I think it's subtextually evident that Brisbane actually agrees with all of us.  But the question does raise a number of topics that are worth conversation among the sorts of people that report things.  Like, exactly how many words should you devote to this effort?  Considering political speech, there aren't many fifteen word sentences that wouldn't require a fifty word disclaimer.

Additionally, "truth" is fungible, absolutely.  (I work in contractual law; I know this to be "true".)  In other words, to what level of mistruth must a statement rise before it gets slapped down?  If a statement is worded to be permanently misleading, does that get the treatment?  If facts are cherrypicked to give an untrue overall impression, does that?  And what about hot-button statements of "fact" that are violently argued over, such as, "Life begins at conception?"  Should a reporter get involved in that.

I think it's a totally valuable conversation to have, especially in the light of deliberate GOP efforts to obfuscate and generally untether themselves from reality.

It was a leading question, so let's stuff it with the wisecracks and talk about this thing.

Posted by mrbrent at 1:26 PM

January 11, 2012

private equity

So New Hampshire is over and Bain Capital is still in the news, so I am so happy that I didn't even pay attention to which guy won.  (I think it was one of the Mormons?)

So instead of yammering endlessly and generally clicking my heels, here is a quick primer on private equity: What we are talking about when we talk about private equity firms are financial services firms that specialize in targeting investment in privately held companies.  This takes many shapes, but the aspect that's currently capturing the national conversation is acquiring entire companies, either with private capital or borrowed money, and then somehow changing it to make it more valuable, and then selling it at a profit.  This can also be described as, "selling it for parts," which is where the bad rap comes in, as sometimes the company being sold off was not necessarily foundering, but worth more in parts than as a functioning company.  Who gets screwed?  Why, the workers get screwed, of course.  This is not the only function of private equity firms, but it is not unfair to describe that as in line with the purpose and practice of private equity firms.

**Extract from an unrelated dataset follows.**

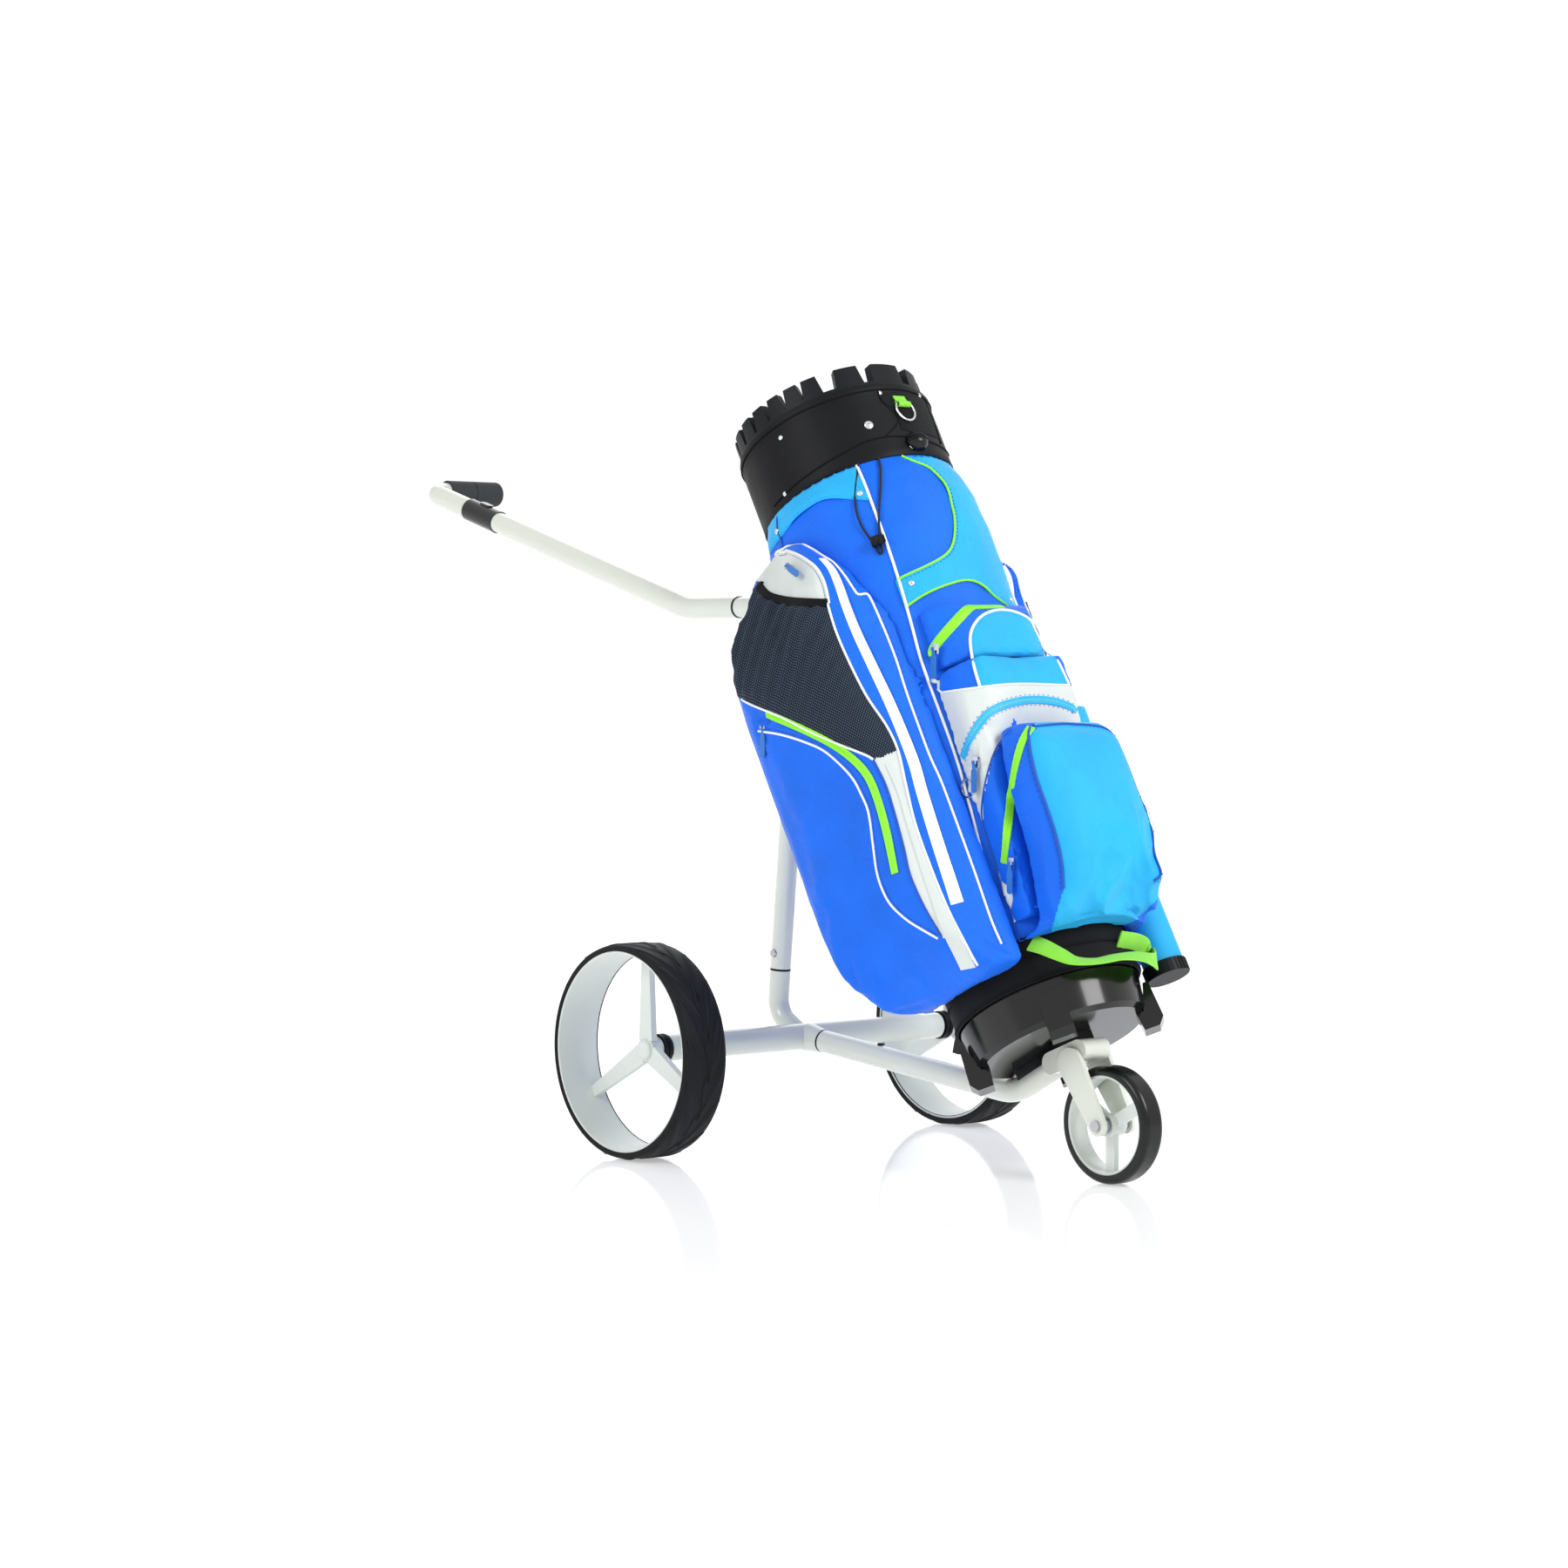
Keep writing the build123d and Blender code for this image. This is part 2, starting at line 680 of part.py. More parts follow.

And finally, why call this private equity?  Is that not a bit on the vague side, a jargony way of saying ownership?  Actually, jargon is the answer: in business school/economics, private equity is the specific asset class that consists of equity securities in privately-held companies.  So the secret origin behind the moniker is as boring as the rest of B-school jargon (though they somehow avoided an acronym).

And finally, a nice piece on the nuances of the circular firing squad forming over the grave of Milton Friedman, read Alex Pareene in Salon.  It's real smart.

Posted by mrbrent at 9:54 AM

January 10, 2012

mike doughty: the book of drugs

My old pal Mike Doughty wrote a book!  And it is called, "The Secret Origin of Mike Doughty."  Well, not really.  It's called "The Book Of Drugs."  I've not read it yet, but it's his autobiography, so if it's anything like listening to Mike talk about his life, then it's already super double awesome.

To get a sense of it, check this interview with Mike in Black Book Magazine, which is a fine piece of interview journalism.  Then buy the book.  It makes a great gift, and Christmas shopping season is nearly upon us.

Posted by mrbrent at 1:45 PM

the autodefenestration of newt gingrich

Newt Gingrich is always an interesting figure, as he is made almost entirely out of self-conceit and is blessed with a mortal allergy to introspection.  Plus he was a four-year assistant professor at West Georgia College, so that means that he is preternaturally intelligent.

But for once he's doing something legitimately interesting and not ridiculous or ironic or mendacious.  Since some Romney SuperPAC money funded enough negative ads in Iowa to knock Gingrich back in the pack, he has decided that his only possible path to the nomination is one paved over the body of Willard Mitt Romney.  And in the midst of general bomb-throwing at Romney, Gingrich has attacked Romney's private sector career as one of the founding partners of Bain Capital, a financial services company.  What does Bain Capital do?  Well, it makes money by taking other people's money and moving it from one place to another.  Or, as Gingrich describes in a hypothetical question:

“You have to ask the question, is capitalism really about the ability of a handful of rich people to manipulate the lives of thousands of people and then walk off with the money?”

It's one thing for Gingrich to make his autodefnestration as interesting as possible with the gargantuan petulance and seething rage that only Newt Gingrich could muster.  It's an entirely different thing for Gingrich to lapse into criticism of the financial services industry that could conceivably be a direct quote from Matt Taibbi or Thomas Frank.

I don't think that this will have the kind of legs that one could hope it could — Milton Friedman's corpse isn't quite somersaulting in its grave yet — but every time that sentiment gets put out there another angel gets its wings.

Posted by mrbrent at 9:41 AM

January 9, 2012

tim tebow ick

Funny how vaguely suspecting that the Pittsburgh Steelers were a little too banged up to get past the Denver Broncos did not lessen the pain of watching the Pittsburgh Steelers not getting past the Denver Broncos.  Not because of the whole Tim Tebow thing, because God am I sick of being goaded into conversations about Tim Tebow, but more because I was scared I was having a Chronicle of the Steeler's Downfall Foretold moment.  (I was!)

And yeah, Tim Tebow, ick.

This has been the first and last professional American football post of the 2011-2012 NFL Season.